_CHALLENGE_
Without altering anything, output the material below.

_INFORMATION SUPPLIED_

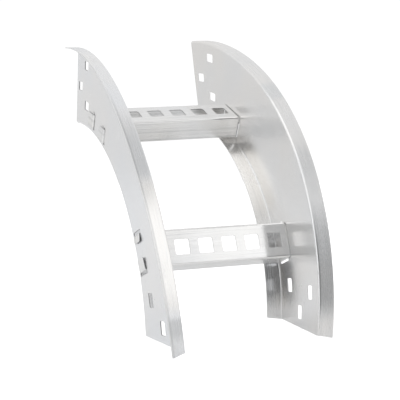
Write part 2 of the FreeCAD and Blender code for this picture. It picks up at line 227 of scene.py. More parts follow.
def floor():
    """Plain pale floor under the lower end."""
    size = 1.7
    z = CAD_BOX[0].z - 0.0003
    me = bpy.data.meshes.new("floor")
    ring = [(size * math.cos(2 * math.pi * k / 96), 0.15 + size * math.sin(2 * math.pi * k / 96), z) for k in range(96)]
    me.from_pydata(ring, [], [tuple(range(96))])
    me.update()
    ob = bpy.data.objects.new("floor", me)
    bpy.context.scene.collection.objects.link(ob)
    mat = bpy.data.materials.new("floor")
    mat.use_nodes = True
    t = Tree(mat.node_tree)
    t.n.clear()
    out = t.node("ShaderNodeOutputMaterial")
    dif = t.node("ShaderNodeBsdfDiffuse")
    dif.inputs["Color"].default_value = (0.86, 0.86, 0.86, 1)
    emi = t.node("ShaderNodeEmission")
    emi.inputs["Color"].default_value = (1, 1, 1, 1)
    path = t.node("ShaderNodeLightPath")
    t.l.new(t.math("MULTIPLY_ADD", path.outputs["Is Camera Ray"], 0.55, 0.075), emi.inputs["Strength"])
    add = t.node("ShaderNodeAddShader")
    t.l.new(dif.outputs[0], add.inputs[0])
    t.l.new(emi.outputs[0], add.inputs[1])
    t.l.new(add.outputs[0], out.inputs["Surface"])
    me.materials.append(mat)
    return ob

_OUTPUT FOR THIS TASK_
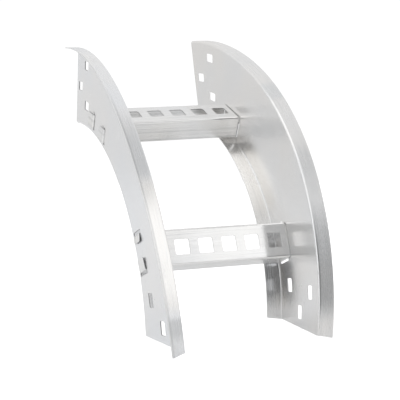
Write part 2 of the FreeCAD and Blender code for this picture. It picks up at line 227 of scene.py. More parts follow.
def floor():
    """Plain pale floor under the lower end."""
    size = 1.7
    z = CAD_BOX[0].z - 0.0003
    me = bpy.data.meshes.new("floor")
    ring = [(size * math.cos(2 * math.pi * k / 96), 0.15 + size * math.sin(2 * math.pi * k / 96), z) for k in range(96)]
    me.from_pydata(ring, [], [tuple(range(96))])
    me.update()
    ob = bpy.data.objects.new("floor", me)
    bpy.context.scene.collection.objects.link(ob)
    mat = bpy.data.materials.new("floor")
    mat.use_nodes = True
    t = Tree(mat.node_tree)
    t.n.clear()
    out = t.node("ShaderNodeOutputMaterial")
    dif = t.node("ShaderNodeBsdfDiffuse")
    dif.inputs["Color"].default_value = (0.86, 0.86, 0.86, 1)
    emi = t.node("ShaderNodeEmission")
    emi.inputs["Color"].default_value = (1, 1, 1, 1)
    path = t.node("ShaderNodeLightPath")
    t.l.new(t.math("MULTIPLY_ADD", path.outputs["Is Camera Ray"], 0.55, 0.075), emi.inputs["Strength"])
    add = t.node("ShaderNodeAddShader")
    t.l.new(dif.outputs[0], add.inputs[0])
    t.l.new(emi.outputs[0], add.inputs[1])
    t.l.new(add.outputs[0], out.inputs["Surface"])
    me.materials.append(mat)
    return ob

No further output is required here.